The climbing community raised more than $100,000 toward the conservation project, and in 2017 RCA purchased the 85-acre parcel, using a loan from Access Fund’s Climbing Conservation Loan Program (CCLP) to cover the gap and jump-start stewardship improvements. Over the following three years, RCA constructed a new parking lot and trail system.

This conservation effort opened more than 40 new climbing routes, encouraging climbers to disperse and explore, lightening the impact on Rumney’s historically popular walls.

“We’re proud to have partnered with Access Fund to protect the last remaining privately owned climbing at Rumney Rocks for future generations,” says RCA’s Co-president Peter Jackson. “This project has tested the resolve of the community, as it could have fallen apart dozens of times. We persevered, though, and today we’re happy to say that the Northwest Crags are a part of the White Mountain National Forest. We owe a debt of gratitude to all of our donors–especially the Boston and New Hampshire chapters of the Appalachian Mountain Club and the American Alpine Club.”

This is the second successful land acquisition project that Access Fund and RCA have collaborated on at Rumney. The first was in 1994, when Access Fund purchased 36 acres containing the Meadows, Parking Lot Wall, 5.8 Crag, and Monsters, after a private landowner had closed the land to climbing. Following the acquisition, Access Fund worked with RCA to construct a parking lot and trails, before transferring the land to White Mountain National Forest for long-term protection and climbing access.

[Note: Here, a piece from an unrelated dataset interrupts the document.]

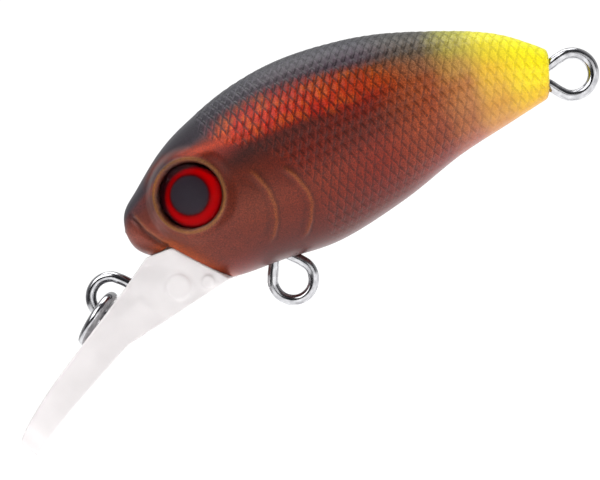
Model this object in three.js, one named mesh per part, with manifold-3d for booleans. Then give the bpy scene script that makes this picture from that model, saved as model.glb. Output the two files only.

This new transfer of Northwest Crags to White Mountain National Forest is also a success story for the Land and Water Conservation Fund (LWCF), the country’s primary funding source to conserve irreplaceable lands and improve outdoor recreation opportunities. The U.S. Forest Service was able to tap into LWCF funds to acquire the property from RCA for long-term protection. This allowed RCA to repay its $120,000 CCLP loan, enabling Access Fund to reinvest those dollars to save other threatened climbing areas.

“This acquisition turned into a wonderful collaborative success story,” says White Mountain National Forest’s Lands and Realty Program Manager Craig Young. “RCA had the inspiration, along with the expertise and undying technical and financial support from Access Fund, and the amazing support from the local community. In the words of legendary American forester Gifford Pinchot, the property is now conserved for ‘the greatest good of the greatest number in the long run.’”

Unlike most U.S. Forest Service land, climbing at Rumney Rocks is protected with a detailed Climbing Management Plan, which Access Fund, RCA, and White Mountain National Forest partnered to develop. This climbing management plan is one of only two such plans protecting climbing on U.S. Forest Service land (the other is for Pike National Forest in Colorado), and it outlines sustainable climbing policies and solidifies RCA and Access Fund as partners for long-term, climbing-friendly conservation.

“Acquisition of high-quality climbing resources for conservation and public access has been at the core of Access Fund’s mission since the organization was founded in 1991,” says Access Fund’s Northeast Regional Director Mike Morin. “We’re excited to continue working with RCA as they shift their focus to long-term stewardship of this popular climbing destination.”

RCA can now turn its full attention toward sustainability of Rumney Rocks, including trail stewardship and ongoing bolt-replacement efforts. Access Fund and RCA have embarked on the Restore Rumney stewardship campaign and ask the climbing community for its support.